I’m an eternal optimist – always looking for a silver lining. I turn the other cheek with a firm belief that I won’t get slapped a second time, I believe that good triumphs over evil and I’m sure that a positive outlook is half the battle.
Take this current economic downturn. Could it possibly have a more optimistic label? What our grandparents called a Great Depression, our parents called a Recession. Leave it to the Baby Boomers to call it an economic downturn, just a little obstacle along The Road to Shambala.
Or perhaps, it’s a redirection from the detour that had us traveling the fast lane to play-now-pay-later, where the credit card companies set the pace in a pied piper’s parade.
Maybe as a midlifer unafraid to sieze opportunity, you were on the route to early retirement with a high yield, high stakes, quick return investment portfolio. That didn't exactly turn out the way we'd hoped.
If there is any good that can come from this financial crash, I am hopeful that it is the return of a couple of old concepts – cash and carry and slow and steady.
When my parents passed on a few years ago, they left a house full of furniture, appliances and electronics. I’m not talking faded flora sofas, an avocado refrigerator or the old Hi-Fi record player. In my mother’s life-long quest to remain young at heart, she refused to let her lifestyle, or her home, date her. At eighty-plus years old, Mother still took every chance available to redecorate, rearrange and restock.
I was often the recipient of this or that piece of furniture or some small appliance, which she told my father I needed. Usually, it was indeed something I could use. The fact that my mother then purchased the new and improved version (or maybe just a different color) certainly didn’t negate her generosity and resulted in a houseful of some pretty good loot at the end of my parent’s days.
When that day arrived, being firmly ensconced in middle age with all the accompanying accoutrements, my siblings and I wanted little more than a few keepsake pieces. With six adult-on-their-own-children among us, we opened the house up to free shopping. Three floors of inventory was reduced by a few glass end tables, a bed frame and some small kitchen appliances.
Then came the estate sale. We couldn’t give the stuff away. Two, almost new 27” televisions finally sold for $10 a piece – to go in a cabin on the lake (this was long before anybody knew about the digital change to come). We did manage to give a computer away, just to save us the disposal fee.
I’m not trying to imply the stuff was worth a fortune. I was just shocked that there weren’t young people anxious, dare I say grateful, to find a kitchen table with four matching chairs for $25. They spend that much to go to a movie or have a manicure.
And then I got it. They can’t shop estate sales with a credit card – that little, magic piece of plastic that allows them to purchase a new kitchen set at three times the price, for the promise of making a payment less than half of what we were asking.

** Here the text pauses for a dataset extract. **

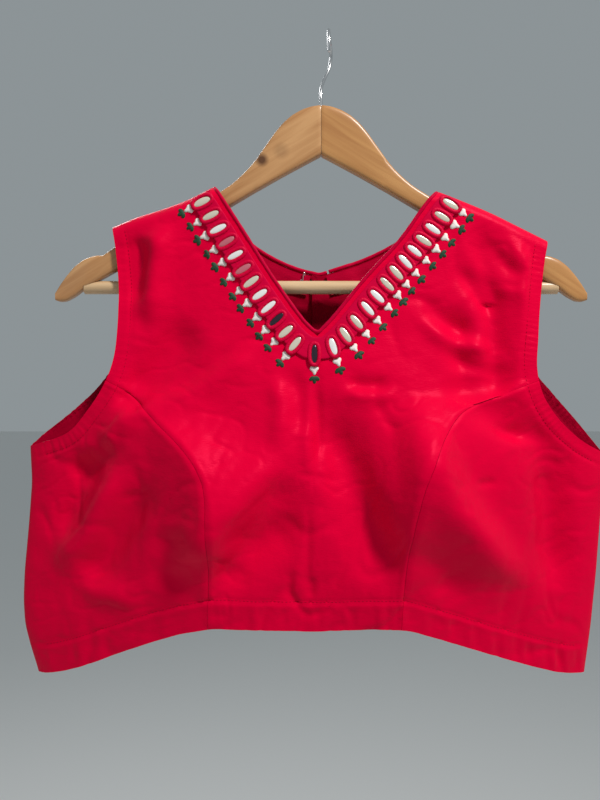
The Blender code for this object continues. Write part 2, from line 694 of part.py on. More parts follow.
for side, tag in ((0, "left"), (1, "right")):
    rings = [wood_ring(d, top, low, side) for d, top, low in WOOD]
    arm = loft("hanger_arm_" + tag, rings, WOODM)
    # blind socket for the bar, from the inner side
    bpy.ops.mesh.primitive_cylinder_add(vertices=20, radius=(BAR_RADIUS + 0.3) * MM, depth=60 * MM,
                                        rotation=(0, math.pi / 2, 0),
                                        location=(((1 if side else -1) * (BAR_HALF + 0.3 - 30) + OFFSET_X) * MM, 0,
                                                  BAR_Z * MM))
    drill = bpy.context.object
    drill.name = "bar_socket_" + tag
    for c in list(drill.users_collection):
        c.objects.unlink(drill)
    if "cutters" not in bpy.data.collections:
        bpy.context.scene.collection.children.link(bpy.data.collections.new("cutters"))
    bpy.data.collections["cutters"].objects.link(drill)
    drill.hide_render, drill.display_type = True, "WIRE"
    cut = arm.modifiers.new("bar_socket", "BOOLEAN")
    cut.object, cut.operation, cut.solver = drill, "DIFFERENCE", "EXACT"
    # round hole for the hook's shank, half in each side
    bpy.ops.mesh.primitive_cylinder_add(vertices=16, radius=(WIRE_RADIUS + 0.3) * MM, depth=24 * MM,
                                        location=(OFFSET_X * MM, 0, -66.3 * MM))
    drill = bpy.context.object
    drill.name = "hook_hole_" + tag
    for c in list(drill.users_collection):
        c.objects.unlink(drill)
    bpy.data.collections["cutters"].objects.link(drill)
    drill.hide_render, drill.display_type = True, "WIRE"
    cut = arm.modifiers.new("hook_hole", "BOOLEAN")
    cut.object, cut.operation, cut.solver = drill, "DIFFERENCE", "EXACT"

bpy.ops.mesh.primitive_cylinder_add(vertices=20, radius=BAR_RADIUS * MM, depth=2 * BAR_HALF * MM,
                                    rotation=(0, math.pi / 2, 0), location=(OFFSET_X * MM, 0, BAR_Z * MM))
bar = bpy.context.object
bar.name = bar.data.name = "hanger_bar"
for c in list(bar.users_collection):
    c.objects.unlink(bar)
COLLECTION.objects.link(bar)
bar.data.materials.append(BARM)
bar.data.shade_smooth()
bar.data.set_sharp_from_angle(angle=math.radians(50))

shank = [(0.0, 0.0, -77.6), (0.0, 0.0, -68.0)]
wire = shank + [(lean, reach, z) for z, lean, reach in HOOK]
tube("hanger_hook", even(smooth_curve(wire, 400), 62), WIRE_RADIUS, STEEL, 2)
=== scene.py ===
"""Sleeveless choli blouse with mirror work on a wooden hanger: the looks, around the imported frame.

Tables are in millimetres from the hanger's centre line, as in the part's own design; place() turns them
into the frame's metres.  A point of the cloth is (turn, height): turn runs over the front from 0 at the
left side seam to pi at the right edge, and over the back to 2 pi.
"""
import math
import random

import bmesh
import bpy
import numpy as np
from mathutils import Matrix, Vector


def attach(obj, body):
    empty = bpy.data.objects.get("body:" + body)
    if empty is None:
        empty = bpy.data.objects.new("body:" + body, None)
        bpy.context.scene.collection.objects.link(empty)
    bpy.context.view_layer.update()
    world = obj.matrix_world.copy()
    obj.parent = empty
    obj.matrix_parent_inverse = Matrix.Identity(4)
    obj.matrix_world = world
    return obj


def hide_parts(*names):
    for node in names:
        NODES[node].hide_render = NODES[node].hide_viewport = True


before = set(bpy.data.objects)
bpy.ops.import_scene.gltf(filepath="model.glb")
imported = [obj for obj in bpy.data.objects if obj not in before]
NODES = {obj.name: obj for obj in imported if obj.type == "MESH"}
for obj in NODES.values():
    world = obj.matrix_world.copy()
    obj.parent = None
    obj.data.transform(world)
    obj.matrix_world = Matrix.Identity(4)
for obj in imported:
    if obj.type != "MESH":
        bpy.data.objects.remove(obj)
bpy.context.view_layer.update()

MM = 0.001
OFFSET_X = -6.5
CLOTH = 1.25              # the shown wall
HEM_DEPTH = 23.0
SHOULDER_ROLL = 10.0
SIDE_DEPTH = 14.5
LAP_OVER, LAP_UNDER, LAP_DROP = 6.0, 7.0, 3.2
SEAM_PULL = 0.12
rng = np.random.default_rng(11)
random.seed(11)


def place(p):
    """Table millimetres to the frame's metres."""
    p = np.asarray(p, dtype=float)
    return (p + np.array([OFFSET_X, 0.0, 0.0])) * MM


# ------------------------------------------------------------------ sizes, mm
# side edges of the blouse: height, left edge, right edge
SIDES = [
    (-100.0, -241.0, 234.0),
    (-343.0, -241.9, 235.0),
    (-372.0, -240.4, 235.0),
    (-405.0, -242.8, 232.0),
    (-447.0, -246.6, 228.8),
    (-470.0, -247.4, 226.4),
    (-490.0, -246.2, 224.4),
    (-508.0, -241.6, 222.0),
    (-530.0, -234.7, 218.8),
    (-548.0, -231.0, 217.0),
]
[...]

Except now, too many people are realizing they’ll be making that payment for the rest of their natural life-time. Or that all of their pre-tax dollars invested for fast growth, fat retirement accounts, might have been better kept in a simple (FDIC insured) savings account – or maybe used to pay cash for all their stuff.
So where is my bright side? First, there’s the satisfaction, of course. As a parent who never stopped nagging her kids about the dangers of accumulating credit card debt, I have the time honored privilege of saying “I told you so.”
Second, these financial challenges we face are forcing all of us, across generations, to take a look at what’s important in life.
We have to ask ourselves, is that bigger house with granite countertops and quarried-tile floors, an SUV or the latest electronic, virtual experience game worth the price owed in the end? Do my children or grandchildren really have to go to Disney World?
How about the simple pleasures of life? How about having time to spend with family? How about a day at the State or County Park (there are plenty to choose from around the Twin Ports area).
Instead of granite and tile – a weather worn picnic table and sand will do just fine. Let’s actually throw a ball, jump rope or just play tag, instead of exercising a joy-stick. As for Disney World, we saved, we went, we saw. In my opinion it’s overcrowded, overpriced and overrated.
As Dorothy discovered, if you can’t find happiness in your own back yard, you won’t find it Oz, or for that matter, Disney World, Shambala or anywhere else. And as we are all discovering in the aftermath of easy payment plans, the more you own, the more you owe and off to work you go, and go and go.